Why it’s Bad: The same reason that I am lumping Mario Party games together is one of the major flaws of the series. There may be more than ten games in the series (counting handheld games) but it is difficult to discern one from another as they are so similar. It’s the same game over and over. Also the series of Mario Party is quite firmly in the genre of “casual games” with no real incentive to play the whole game.

Why it’s Awesome: There is nothing quite like the face of utter defeat on any opponent children’s faces; perhaps an annoying cousin, or younger sibling. They can’t exactly play Halo or other similar games so just break out the Mario Party game and let the passive aggressivism flow through you.

3. Harvest Moon

Harvest Moon is a series of games in which your character starts up a farm and raises crops and animals for money. You can upgrade equipment, mine, fish, and other things as well. There is also a story to follow which usually involves a scavenger of crops, food, or other things that can only be obtained in a certain season. There’s also the option to marry and have kids.

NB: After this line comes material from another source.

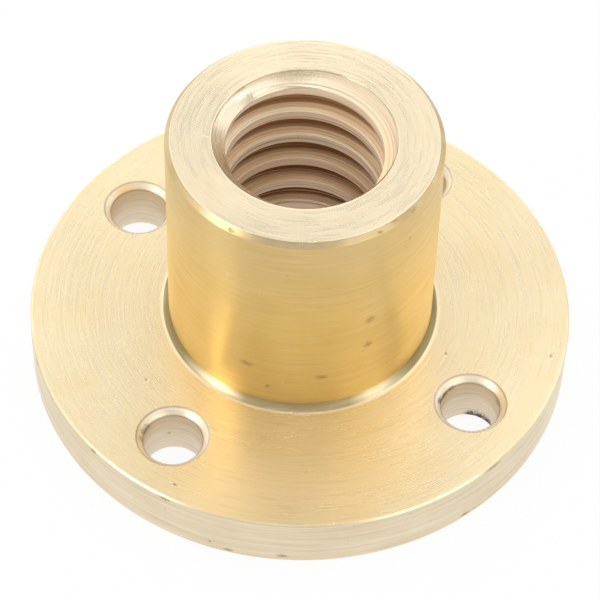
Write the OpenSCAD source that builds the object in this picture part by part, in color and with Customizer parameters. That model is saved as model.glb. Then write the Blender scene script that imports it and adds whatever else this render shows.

Why it’s Bad: Simply put, Harvest moon is very repetitive and stressful. You have to water your plants. Then care for your animals. Crap, you left your tool in the house. Now that’s done maybe I’ll fish. Day is done, bed time. Now water the crops… How did three hours just pass by?!

Why it’s Awesome: Have you ever had those hard or depressing days and you just don’t feel like playing an annoying shooter or a game with the difficulty of “1/4 of a level costs at least 20 of your lives” (I’m looking at you Dark Souls), Harvest Moon is the perfect casual game. There’s not a lot of action, your character doesn’t die, you spending the day petting a cow; the simple videogame life. The fact that I’m sucker for business-type, buying and selling games might also play into this.

2. Browser Games

Those free games on the internet, contained on hundreds of websites; Shooters, RPGs, launching, upgrades, and a plethora of other genres flood the internet from established and aspiring videogame creators. You can find everything from fighting zombies to playing a puzzle online.

Why it’s Bad: A good 90% of the games out there are really not worth playing. After many hours roaming the internet for games to play I can say that the vast majority are flawed, bugged, too short, don’t make sense, or are not entertaining at all. It’s a sea of crappy games that drowns your time away.

Why it’s Awesome: The other 10% are what makes up for the rest. I’ve had more fun playing a few hours of a good browser game then I have from playing a 60 dollar over the counter game for weeks. A lot of the browser games offer comedic moments that can’t really be found elsewhere.

1. Minesweeper

This game is on almost every computer everywhere and has been for a very long time. It’s the classic puzzle game where numbers show you how many mines are adjacent to a space. Theoretically, it is very simple; but it turns out to be a lot harder than it sounds.

Why it’s Bad: This game has been around so long that it is often considered just a frustrating game to play if the internet and cable went out, your consoles exploded, all your books spontaneously combusted, and all other possible hobbies/time killers met their untimely demise at the same time. Also, a lot of the game depends on luck on the harder levels which can be extremely infuriating for those who are spending their time to try and solve it.

Why it’s Awesome: This game can be extremely relaxing when the player gets the hang of it. I have played this game for hours at a time, and sometimes still do, because it is numbingly distracting. However, while being relaxing, it still poses a challenge and so doesn’t become boring, at least not to me. It is one of those few games that finds a medium of relaxation and challenge that keeps me interested.